Along with the necessary computational infrastructure, including data processing centres and research clouds, Machine Learning (ML) and Artificial Intelligence (AI) are expected to play a prominent role in the near future, and their usefulness for astronomical research is growing rapidly (e.g., the ALeRCE brokers for transient classification). These tools provide a means of efficient processing of large data sets and are already being used extensively for classification in the observations and in speeding up algorithms in the simulations (e.g., in radiation transport problems). Preparing for the growing data, and the data complexity, we have to develop new techniques in data mining, disseminating information and making the science tractable.

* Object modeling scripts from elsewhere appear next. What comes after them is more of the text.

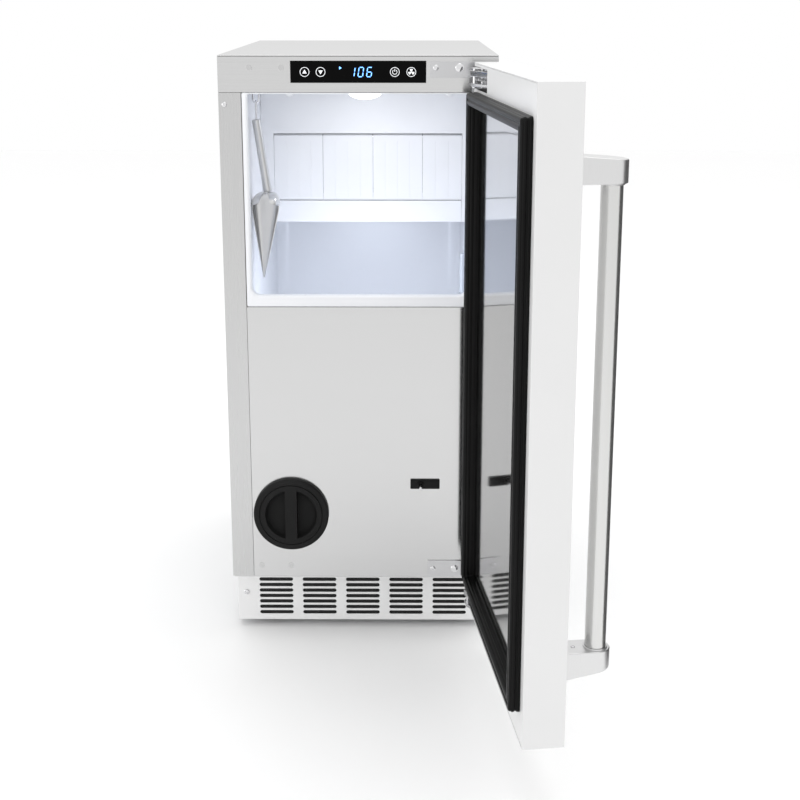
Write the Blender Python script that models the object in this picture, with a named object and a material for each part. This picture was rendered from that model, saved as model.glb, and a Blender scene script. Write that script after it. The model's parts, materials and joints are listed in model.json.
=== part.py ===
"""Built-in 15-inch ice maker with its door swung open, in metres, +Z up.

The cabinet is drawn about its own front: X = 0 is its middle, Y = 0 the plane of its front panels with the
back at +Y, and Z = 0 the floor. The empty `appliance` shifts that frame so that the whole object, with its door
open, stands centred on the origin. Pieces that move hang from an empty on their joint's axis, and every piece is
drawn where it sits with all joints at zero and the door shut; the door's empty then turns it to where it stands.
"""

from math import cos, pi, radians, sin

import bmesh
import bpy
from mathutils import Vector

# Cabinet
WIDTH = 0.378
DEPTH = 0.517
HEIGHT = 0.859
BODY_BOTTOM = 0.104  # underside of the front above the toe kick
KICK_SETBACK = 0.0472
PAN_BOTTOM = 0.012
SHEET = 0.0015
GAP = 0.0003  # between pieces that touch
HALF = WIDTH / 2
POST_INNER = 0.158  # the front posts reach from the sides to here
FASCIA_BOTTOM = HEIGHT - 0.0495
SILL_TOP = HEIGHT - 0.3315
SILL_BOTTOM = HEIGHT - 0.3473
BACK_FITTING = 0.010  # how far the inlet, drain and cord gland stand out behind

# Ice compartment
LINER_HALF = 0.1587
LINER_WALL = 0.002
CEILING = HEIGHT - 0.0530
BIN_FLOOR = 0.330
LINER_BACK = 0.430
RIM_DEPTH = 0.012
RIM_HALF = 0.150
CURTAIN_FRONT = 0.222
FLAP_BARREL = 0.0055
CURTAIN_THICK = 0.0025
CURTAIN_EDGES = (-0.1374, -0.0628, 0.0138, 0.0895, 0.1500)
ROD_Z = HEIGHT - 0.1345
ROD_RADIUS = 0.003
CURTAIN_BOTTOM = HEIGHT - 0.2300
TROUGH_TOP = HEIGHT - 0.2312
TROUGH_BOTTOM = HEIGHT - 0.2644

# Door
DOOR_ANGLE = radians(97.1)
DOOR_GAP = 0.0145  # from the cabinet front to the inner face, when shut
DOOR_THICK = 0.0511
DOOR_TOP = HEIGHT - 0.0073
DOOR_BOTTOM = HEIGHT - 0.7814
HINGE = Vector((0.1800, -0.0386, 0.0))
KNUCKLE_RADIUS = 0.009
PIN_RADIUS = 0.004
POCKET_MARGIN = 0.0105  # pocket wall to the hinge axis
DOOR_INNER = -DOOR_GAP
DOOR_OUTER = -DOOR_GAP - DOOR_THICK
GASKET_OUT = 0.0142
GASKET_WIDTH = 0.0185
GASKET_Z = (HEIGHT - 0.7422, HEIGHT - 0.0448)
LEAF_POCKET = (0.097, -0.0345)  # where the hinge's door leaf lies: its X start and its floor

# Handle
POST_X = (-HALF + 0.028, -HALF + 0.062)
POST_REACH = 0.0624
BAR_RADIUS = 0.0125
BAR_OFFSET = 0.045
GRIP_Z = (HEIGHT - 0.6767, HEIGHT - 0.1205)

# Filter cap and power switch, on the lower panel
CAP_CENTRE = Vector((-0.1013, 0.0, HEIGHT - 0.6562))
CAP_RADIUS = 0.0545
CAP_PROUD = 0.008
SWITCH_CENTRE = Vector((0.0864, -0.0012, HEIGHT - 0.6102))

# Scoop
SCOOP_Y = 0.080
HOOK_Z = HEIGHT - 0.0700

# Condenser fan
FAN_CENTRE = Vector((0.061, 0.130, 0.105))
FAN_RADIUS = 0.068

FINISHES = {
    "stainless": ((0.62, 0.62, 0.61), 0.32, 1.0),
    "polished_steel": ((0.75, 0.75, 0.75), 0.15, 1.0),
    "door_white": ((0.86, 0.86, 0.86), 0.30, 0.0),
    "white_paint": ((0.84, 0.84, 0.84), 0.40, 0.0),
    "white_plastic": ((0.88, 0.90, 0.93), 0.35, 0.0),
    "black_plastic": ((0.03, 0.03, 0.03), 0.50, 0.0),
    "black_rubber": ((0.02, 0.02, 0.02), 0.60, 0.0),
    "black_glass": ((0.01, 0.01, 0.01), 0.05, 0.0),
    "lamp_lens": ((0.95, 0.97, 1.00), 0.20, 0.0),
    "galvanised": ((0.55, 0.56, 0.57), 0.45, 1.0),
    "aluminium": ((0.70, 0.71, 0.72), 0.40, 1.0),
    "copper": ((0.72, 0.42, 0.28), 0.30, 1.0),
    "foam": ((0.80, 0.74, 0.52), 0.90, 0.0),
    "black_enamel": ((0.02, 0.02, 0.02), 0.35, 0.0),
}


def loft(rings, cyclic=False):
    """A closed mesh through rings of equal point counts, capped at both ends unless it runs back on itself."""
    bm = bmesh.new()
    loops = [[bm.verts.new(point) for point in ring] for ring in rings]
    pairs = list(zip(loops, loops[1:]))
    if cyclic:
        pairs.append((loops[-1], loops[0]))
    else:
        bm.faces.new(loops[0])
        bm.faces.new(loops[-1])
    for first, second in pairs:
        for i, corner in enumerate(first):
            j = (i + 1) % len(first)
            bm.faces.new((corner, first[j], second[j], second[i]))
    bmesh.ops.recalc_face_normals(bm, faces=bm.faces)
    mesh = bpy.data.meshes.new("shape")
    bm.to_mesh(mesh)
    bm.free()
    return mesh


def combined(meshes):
    """Several separate shapes as one cutter."""
    bm = bmesh.new()
    for mesh in meshes:
        bm.from_mesh(mesh)
    whole = bpy.data.meshes.new("shapes")
    bm.to_mesh(whole)
    bm.free()
    return whole


def prism(outline, axis, low, high):
    """An outline pushed along X, Y or Z; its points give the other two coordinates in alphabetical order."""
    at = "XYZ".index(axis)

    def ring(level):
        return [list(point[:at]) + [level] + list(point[at:]) for point in outline]

    return loft([ring(low), ring(high)])


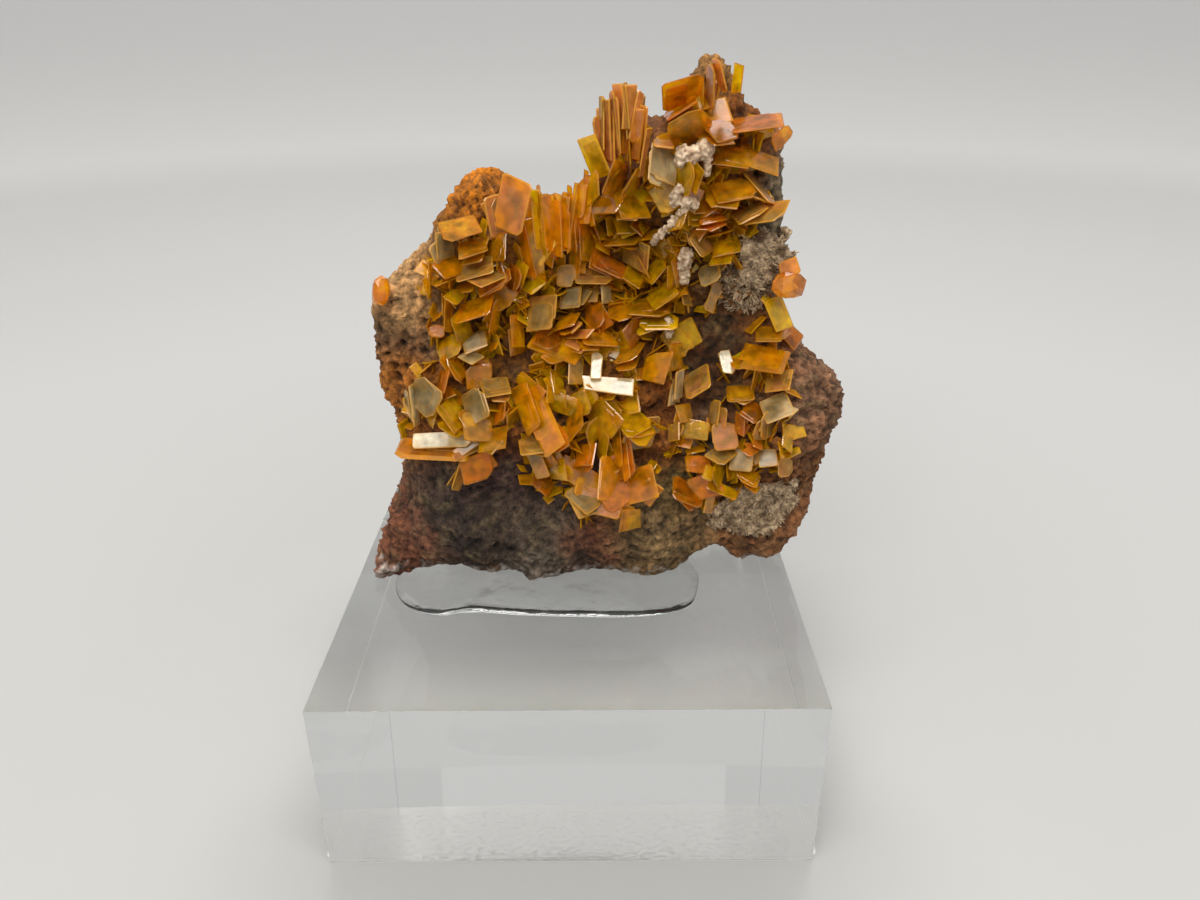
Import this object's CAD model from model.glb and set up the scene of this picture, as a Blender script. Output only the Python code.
# Wulfenite on matrix: a slab of rusty rock covered with thin amber crystals, glued to a clear block.
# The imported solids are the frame. Metres, +Z up, the crystals face -Y.
import math
import random

import bmesh
import bpy
import numpy as np
from mathutils import Matrix, Vector, noise
from mathutils.bvhtree import BVHTree


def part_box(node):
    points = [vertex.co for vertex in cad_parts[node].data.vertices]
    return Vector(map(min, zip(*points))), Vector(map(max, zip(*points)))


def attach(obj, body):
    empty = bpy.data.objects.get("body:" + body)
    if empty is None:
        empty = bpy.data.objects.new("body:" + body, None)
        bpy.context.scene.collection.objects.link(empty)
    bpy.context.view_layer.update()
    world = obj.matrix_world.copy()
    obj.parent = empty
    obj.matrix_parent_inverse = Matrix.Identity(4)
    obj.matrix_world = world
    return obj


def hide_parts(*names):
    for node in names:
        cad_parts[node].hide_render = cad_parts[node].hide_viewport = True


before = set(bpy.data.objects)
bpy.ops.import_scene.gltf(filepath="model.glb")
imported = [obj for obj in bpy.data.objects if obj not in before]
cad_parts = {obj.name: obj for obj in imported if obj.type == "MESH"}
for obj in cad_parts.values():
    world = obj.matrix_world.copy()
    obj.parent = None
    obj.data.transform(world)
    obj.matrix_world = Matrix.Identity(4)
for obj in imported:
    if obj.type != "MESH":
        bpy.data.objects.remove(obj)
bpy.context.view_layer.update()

MM = 0.001

# Camera: a phone-wide lens held a little above the specimen and tipped down 25.6 degrees,
# level to within a third of a degree.
LENS_MM = 27.53
CAMERA_PLACE = Vector((4.077, -117.430, 100.976)) * MM
TIPPED_DOWN = 0.446544
TURNED = -0.000468
ROLLED = -0.005068

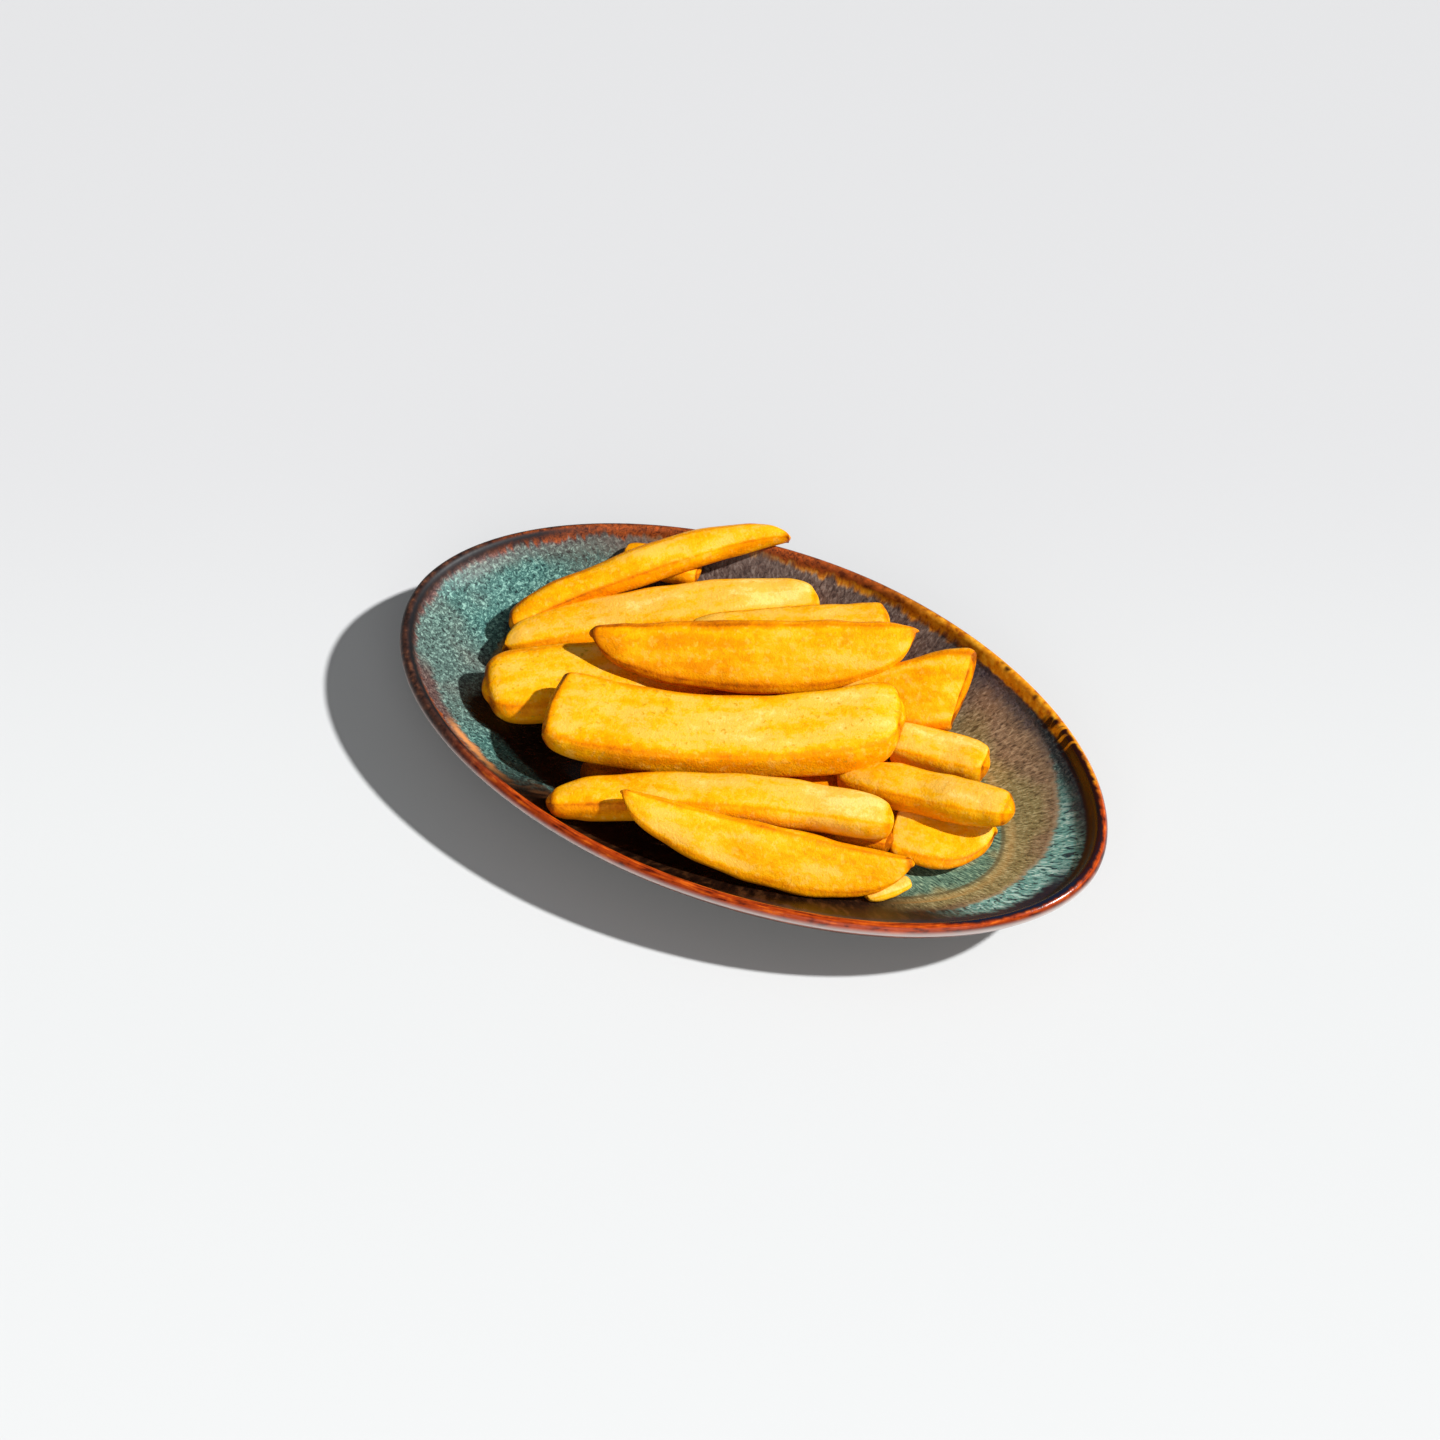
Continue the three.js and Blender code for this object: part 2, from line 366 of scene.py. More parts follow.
print("well edge is at", [round(v, 1) for v in semi_axes(WELL_SHARE)], "mm from the middle")

# %% The profile, from the axis in the well, over the lip, to the axis underneath
INSIDE = [0, 0.2, 0.4, 0.55, 0.61, 0.64, 0.66, 0.68, 0.693, 0.7, 0.707, 0.72]
WALL = [0.74, 0.77, 0.8, 0.83, 0.86, 0.89, 0.915, 0.935, 0.948]
OUTSIDE = [0.95, 0.9, 0.84, 0.78, 0.72]

# The lip as shares of the way out and millimetres below its top
LIP = [
    (0.957, 1.55), (0.965, 0.5), (0.975, 0), (0.986, 0.25),
    (0.995, 1.1), (1, 2.6), (0.996, 3.8), (0.986, 4.8),
]

# The foot ring as steps out from its outer and its inner edge, and heights above the table
FOOT_OUTSIDE = [(0.012, 3.4), (0, 0.8), (-0.008, 0.1), (-0.014, 0)]
FOOT_INSIDE = [(0.014, 0), (0.008, 0.1), (0, 0.7), (-0.01, 2.4), (-0.02, FOOT_RECESS)]


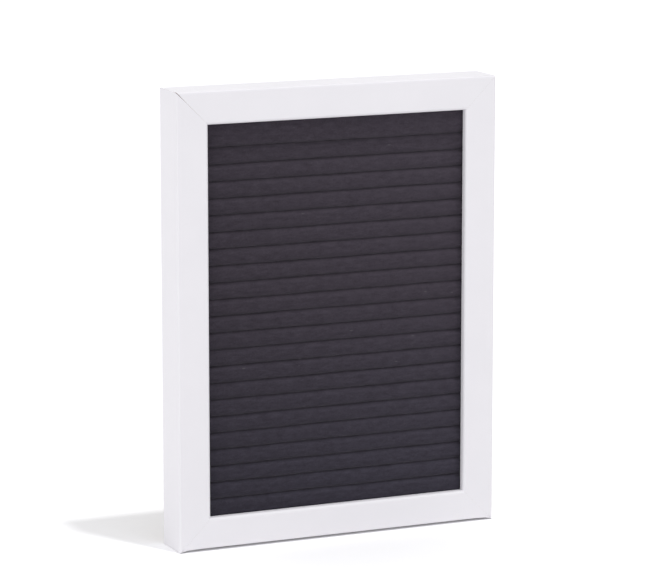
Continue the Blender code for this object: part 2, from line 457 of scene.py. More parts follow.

– Building sustainable software, cyberinfrastructure, and communities

The challenges above also bring opportunities for innovation and importantly for the growth of the computational astrophysics community. We will highlight the work being done to build sustainable software, cyberinfrastructure, and communities, from ensuring that we develop standards and good practices for recycling and reusing code, to having public data and online servers and platforms with resources (e.g., Google colab, IDIA Hack4Dev, IAU CB1 webpage, AfAS science portal). Repositories and portals have become increasingly the norm. They can be used to host online training e.g., MOOCs and Software/Data Carpentry, and workshops/hackathons (e.g., DARA Big Data). Acknowledging the great carbon footprint that doing astronomy has, we will also explore ways to minimize that, ensuring true sustainability.

Through panel discussions, the FM will draw-up a roadmap outlining the best ways to support this objective, building on the work already happening in many developing countries, the existing and planned access to computational infrastructure, and training, sharing information and resources.